Kebaruan dari inovasi ini tidak hanya terletak pada substansi atau bentuk kegiatannya, tetapi juga pada pendekatan pembelajaran yang kontekstual dan partisipatif. Modul pembelajaran yang dikembangkan memuat kombinasi antara tahsin, tahfiz, dan nilai-nilai karakter, sehingga siswa tidak hanya bisa membaca tetapi juga memahami dan menghayati pesan moral dari ayat-ayat yang dipelajari. Pendekatan partisipatif ini membuka ruang dialog antara pendidik dan peserta didik, serta membangun relasi yang positif dan inspiratif. Guru tidak lagi hanya bertindak sebagai pemberi materi, tetapi sebagai pembimbing karakter dan teladan dalam praktik kehidupan sehari-hari. Anak-anak yang mengikuti program ini menunjukkan perubahan tidak hanya pada aspek kognitif, tetapi juga afektif dan psikomotorik, yang tercermin dalam perilaku mereka di lingkungan keluarga dan sekolah. Dengan menempatkan Al-Qur’an sebagai pusat nilai dalam pendidikan karakter, PENDEKAR B’TUA berhasil memadukan spiritualitas, pendidikan, dan transformasi sosial dalam satu ekosistem pembelajaran. Inilah yang menjadikan program ini unik dan berdaya tahan tinggi dalam menghadapi tantangan zaman. Inovasi ini membuktikan bahwa pendekatan lokal yang berbasis nilai dapat menciptakan perubahan yang berdampak luas dan berkelanjutan.

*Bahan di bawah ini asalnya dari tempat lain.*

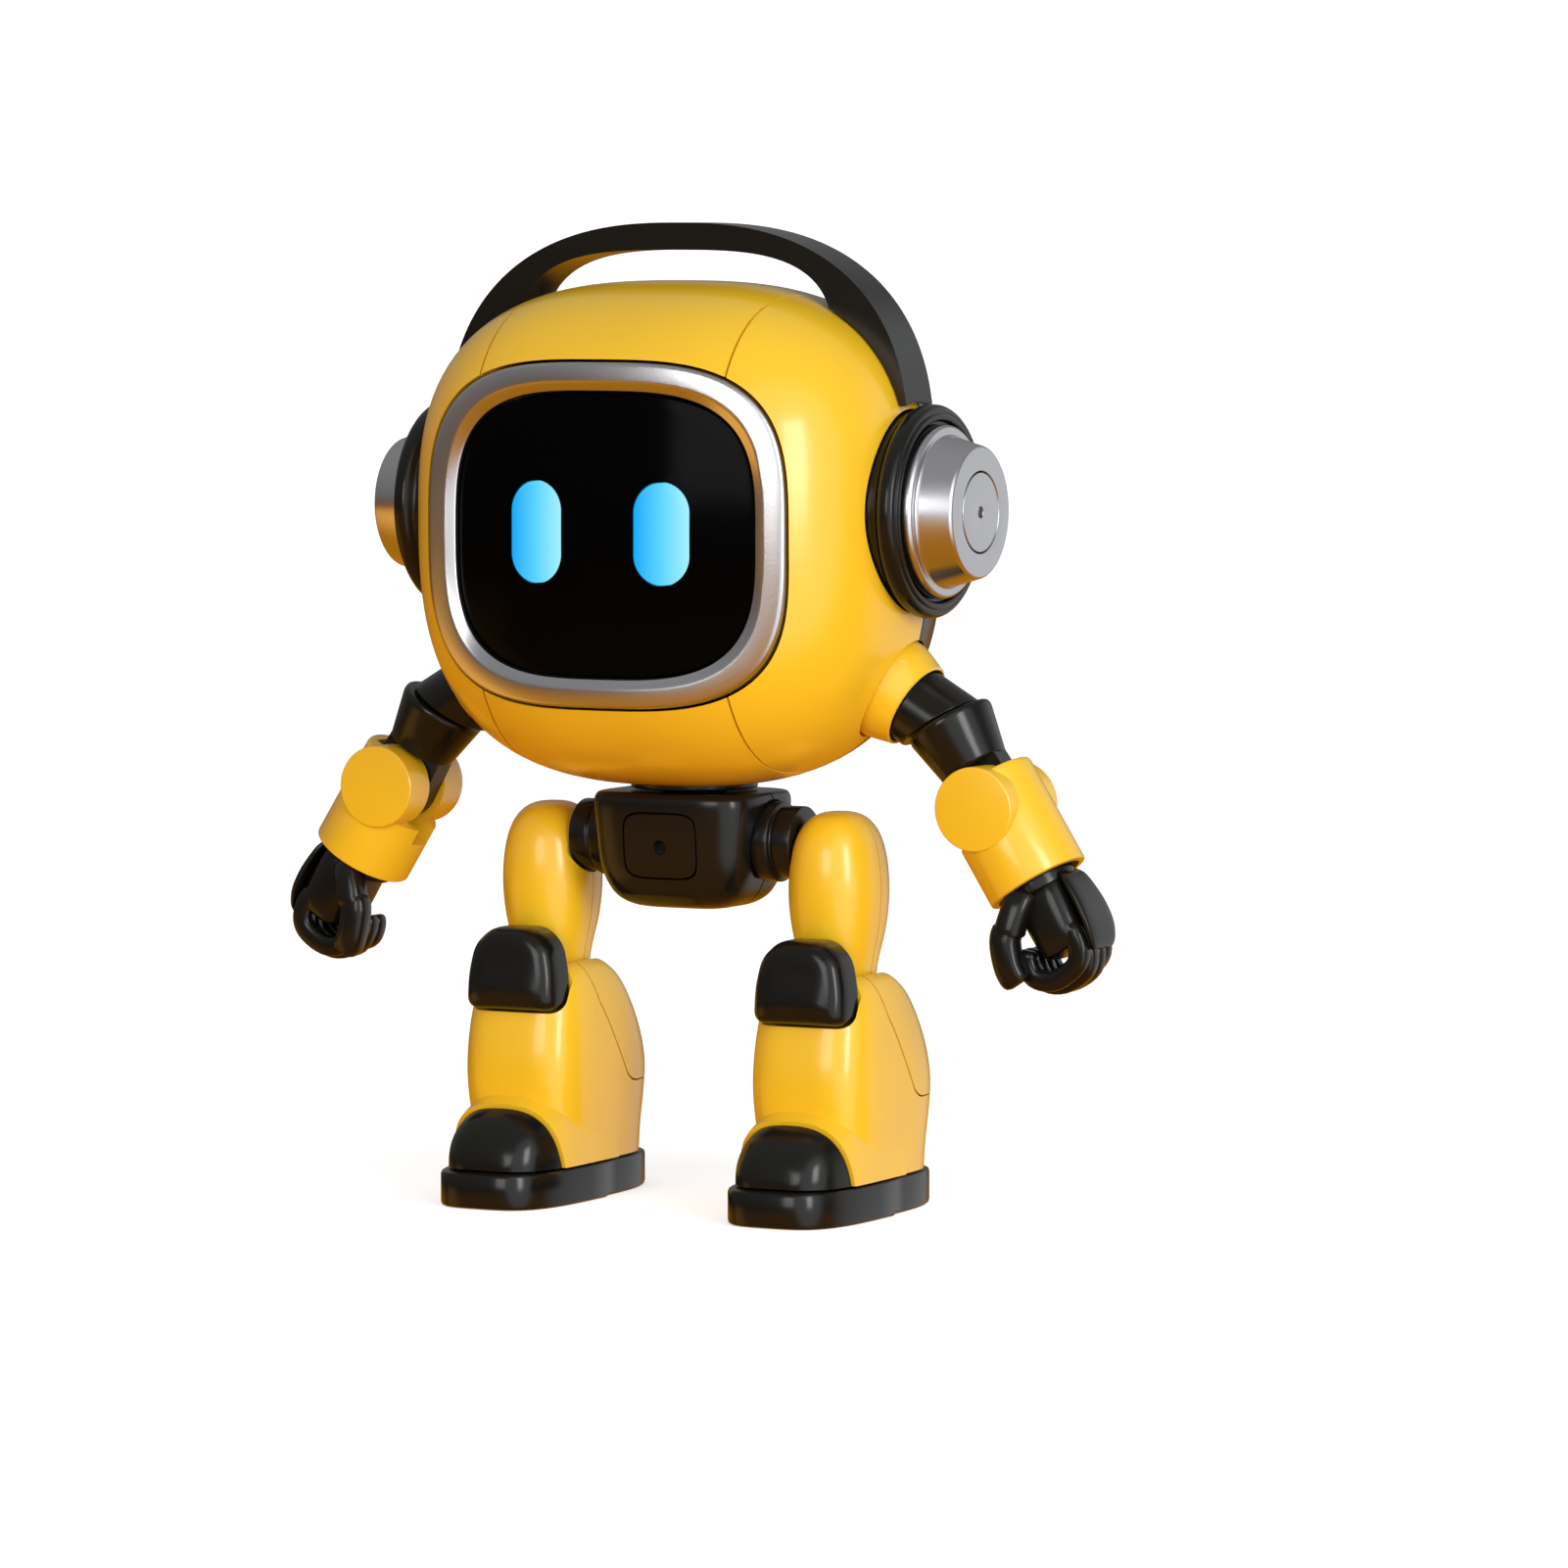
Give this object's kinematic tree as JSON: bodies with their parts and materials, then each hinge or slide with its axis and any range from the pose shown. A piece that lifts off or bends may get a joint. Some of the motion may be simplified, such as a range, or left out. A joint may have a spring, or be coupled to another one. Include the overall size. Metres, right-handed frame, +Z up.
{
  "type": "walking toy robot",
  "caption": "Big-headed walking toy robot with screen face and lit eyes, headphones, jointed arms with fists, geared hips, bending knees and flat boots.",
  "frame": {"origin": "centre of the footprint at the bottom of the soles", "axes": "+Z up, the face looks along -Y, +X towards the robot's own left hand"},
  "size_m": [0.1204, 0.0544, 0.1298],
  "materials": {
    "yellow_gloss": "glossy moulded yellow",
    "black_gloss": "glossy moulded black",
    "satin_silver": "satin silver coating",
    "screen_glass": "clear-coated black lens",
    "eye_glow": "lit cyan light guide",
    "circuit_board": "green solder mask",
    "speaker_black": "matt black",
    "battery_sleeve": "printed-free coloured sleeve",
    "steel": "plain steel",
    "brass": "plain brass"
  },
  "bodies": {
    "pelvis": {"pelvis_front_shell": "black_gloss", "pelvis_back_shell": "black_gloss", "gear_motor": "steel"},
    "pinion": {"drive_pinion": "brass"},
    "button": {"mode_button": "black_gloss"},
    "head": {"head_centre_shell": "yellow_gloss", "head_side_shell_left": "yellow_gloss", "head_side_shell_right": "yellow_gloss", "head_back_cover": "black_gloss", "battery_door": "black_gloss", "battery_door_screw": "steel", "face_bezel": "satin_silver", "screen_lens": "screen_glass", "eye_light_left": "eye_glow", "eye_light_right": "eye_glow", "display_board": "circuit_board", "main_board": "circuit_board", "speaker": "speaker_black", "battery_upper": "battery_sleeve", "battery_lower": "battery_sleeve", "headband": "black_gloss", "neck_turntable": "black_gloss", "ear_pad_left": "black_gloss", "ear_pad_right": "black_gloss", "ear_pod_left": "satin_silver", "ear_pod_right": "satin_silver", "ear_cap_left": "satin_silver", "ear_cap_right": "satin_silver", "shoulder_collar_left": "yellow_gloss", "shoulder_collar_right": "yellow_gloss"},
    "shoulder_left": {"shoulder_joint_left": "black_gloss"},
    "upper_arm_left": {"upper_arm_left": "black_gloss"},
    "forearm_left": {"forearm_sleeve_left": "yellow_gloss", "elbow_pin_left": "steel"},
    "hand_left": {"hand_left": "black_gloss", "hand_back_plate_left": "black_gloss"},
    "thigh_left": {"hip_shaft_left": "black_gloss", "thigh_front_shell_left": "yellow_gloss", "thigh_back_shell_left": "yellow_gloss"},
    "shin_left": {"boot_shell_left": "yellow_gloss", "calf_panel_left": "yellow_gloss", "knee_pad_left": "black_gloss", "toe_cap_left": "black_gloss", "sole_left": "black_gloss", "knee_pin_left": "steel"},
    "shoulder_right": {"shoulder_joint_right": "black_gloss"},
    "upper_arm_right": {"upper_arm_right": "black_gloss"},
    "forearm_right": {"forearm_sleeve_right": "yellow_gloss", "elbow_pin_right": "steel"},
    "hand_right": {"hand_right": "black_gloss", "hand_back_plate_right": "black_gloss"},
    "thigh_right": {"hip_shaft_right": "black_gloss", "thigh_front_shell_right": "yellow_gloss", "thigh_back_shell_right": "yellow_gloss"},
    "shin_right": {"boot_shell_right": "yellow_gloss", "calf_panel_right": "yellow_gloss", "knee_pad_right": "black_gloss", "toe_cap_right": "black_gloss", "sole_right": "black_gloss", "knee_pin_right": "steel"}
  },
  "joints": [
    {"name": "waist_yaw", "type": "hinge", "parent": "pelvis", "child": "head", "pos_m": [0, 0, 0.054], "axis": [0, 0, 1], "range_deg": [-15, 15]},
    {"name": "mode_button_press", "type": "slide", "parent": "pelvis", "child": "button", "axis": [0, 1, 0], "range_m": [0, 0.0007], "stiffness_N_per_m": 300, "springref_m": -0.0002},
    {"name": "pinion_spin", "type": "hinge", "parent": "pelvis", "child": "pinion", "pos_m": [0, 0.0025, 0.0485], "axis": [0, 1, 0], "range_deg": [-19, 19]},
    {"name": "shoulder_turn_left", "type": "hinge", "parent": "head", "child": "shoulder_left", "pos_m": [0.03305, -0.0004, 0.06697], "axis": [0.8601, 0, -0.5101], "range_deg": [-90, 30]},
    {"name": "upper_arm_swivel_left", "type": "hinge", "parent": "shoulder_left", "child": "upper_arm_left", "pos_m": [0.03774, -0.0004, 0.06522], "axis": [0.5319, 0, -0.8468], "range_deg": [-60, 60]},
    {"name": "elbow_bend_left", "type": "hinge", "parent": "upper_arm_left", "child": "forearm_left", "pos_m": [0.0446, -0.0004, 0.0543], "axis": [0, 1, 0], "range_deg": [0, 40]},
    {"name": "wrist_turn_left", "type": "hinge", "parent": "forearm_left", "child": "hand_left", "pos_m": [0.05088, -0.0004, 0.04431], "axis": [0.5319, 0, -0.8468], "range_deg": [-60, 60]},
    {"name": "hip_swing_left", "type": "hinge", "parent": "pelvis", "child": "thigh_left", "pos_m": [0.012, 0, 0.0485], "axis": [1, 0, 0], "range_deg": [-18, 18]},
    {"name": "knee_bend_left", "type": "hinge", "parent": "thigh_left", "child": "shin_left", "pos_m": [0.0215, 0, 0.0285], "axis": [1, 0, 0], "range_deg": [0, 35]},
    {"name": "shoulder_turn_right", "type": "hinge", "parent": "head", "child": "shoulder_right", "pos_m": [-0.03305, -0.0004, 0.06697], "axis": [0.8601, 0, 0.5101], "range_deg": [-90, 30]},
    {"name": "upper_arm_swivel_right", "type": "hinge", "parent": "shoulder_right", "child": "upper_arm_right", "pos_m": [-0.03774, -0.0004, 0.06522], "axis": [0.5319, 0, 0.8468], "range_deg": [-60, 60]},
    {"name": "elbow_bend_right", "type": "hinge", "parent": "upper_arm_right", "child": "forearm_right", "pos_m": [-0.0446, -0.0004, 0.0543], "axis": [0, -1, 0], "range_deg": [0, 40]},
    {"name": "wrist_turn_right", "type": "hinge", "parent": "forearm_right", "child": "hand_right", "pos_m": [-0.05088, -0.0004, 0.04431], "axis": [0.5319, 0, 0.8468], "range_deg": [-60, 60]},
    {"name": "hip_swing_right", "type": "hinge", "parent": "pelvis", "child": "thigh_right", "pos_m": [-0.012, 0, 0.0485], "axis": [1, 0, 0], "range_deg": [-19, 19]},
    {"name": "knee_bend_right", "type": "hinge", "parent": "thigh_right", "child": "shin_right", "pos_m": [-0.0215, 0, 0.0285], "axis": [1, 0, 0], "range_deg": [0, 35]}
  ],
  "couplings": [
    {"joint": "hip_swing_right", "follows": "hip_swing_left", "ratio": -1},
    {"joint": "pinion_spin", "follows": "hip_swing_left", "ratio": -1}
  ]
}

Hingga kini, KUA Lintang Kanan terus melakukan pemantauan, evaluasi, dan perbaikan metode pembelajaran untuk memastikan efektivitas program dan adaptasinya terhadap dinamika sosial masyarakat. Kegiatan pelatihan untuk guru dan ustaz dilakukan secara periodik, dengan melibatkan narasumber dari lembaga pendidikan Islam terkemuka guna meningkatkan kapasitas dan profesionalisme pengajar. Evaluasi hasil belajar juga terus dikembangkan dengan pendekatan kuantitatif dan kualitatif, agar mampu menangkap perubahan sikap dan nilai peserta secara utuh. Tim monitoring dari KUA dan tokoh masyarakat setempat ikut terlibat dalam pengawasan dan penguatan program agar tidak berjalan stagnan. Berbagai praktik baik yang muncul selama implementasi didokumentasikan sebagai bahan pembelajaran untuk pengembangan inovasi di masa depan. Dengan sistem monitoring yang adaptif, program ini terus bergerak maju dan mampu menjawab kebutuhan zaman secara dinamis. Dukungan yang kuat dari semua pemangku kepentingan menjadikan inovasi ini tidak hanya sukses dalam tahap awal, tetapi juga siap untuk dikembangkan lebih luas. Hal ini memperlihatkan bahwa pendidikan karakter berbasis agama jika dijalankan secara strategis dan kolaboratif mampu menjadi jawaban atas tantangan krisis nilai generasi muda saat ini.

Dengan keberhasilan yang telah dicapai, PENDEKAR B’TUA layak dijadikan role model nasional dalam bidang penguatan pendidikan karakter berbasis agama, khususnya dalam konteks pemberdayaan masyarakat pedesaan. Inovasi ini berhasil menjawab tantangan keterbatasan akses, sumber daya, dan perhatian terhadap literasi Al-Qur’an dengan pendekatan yang sederhana namun berdampak besar. Program ini membuktikan bahwa transformasi pendidikan dapat dimulai dari komunitas kecil, sepanjang ada kemauan kuat, kolaborasi yang solid, dan semangat untuk memperbaiki kualitas hidup generasi penerus. Di masa depan, program ini diharapkan tidak hanya melahirkan anak-anak yang mampu membaca Al-Qur’an, tetapi juga pemuda-pemudi Qur’ani yang mampu memimpin masyarakat dengan nilai-nilai kejujuran, kedisiplinan, dan kearifan. PENDEKAR B’TUA adalah bukti bahwa gerakan moral dan pendidikan bisa berjalan beriringan dan saling menguatkan, menjadi fondasi dalam membangun peradaban yang mulia. Dengan keberhasilan di Kecamatan Lintang Kanan, harapan pun tumbuh agar semangat ini menyebar ke seluruh penjuru Kabupaten Empat Lawang dan menjadi inspirasi bagi daerah lainnya di Indonesia. Pendidikan dengan karakter baca tulis Al-Qur’an bukan hanya bentuk inovasi lokal, tetapi manifestasi nyata dari cita-cita nasional dalam mencerdaskan kehidupan bangsa yang berakhlak mulia. Karena sejatinya, membangun bangsa yang besar dimulai dari anak-anak yang mencintai Al-Qur’an dan menjadikannya cahaya dalam hidup.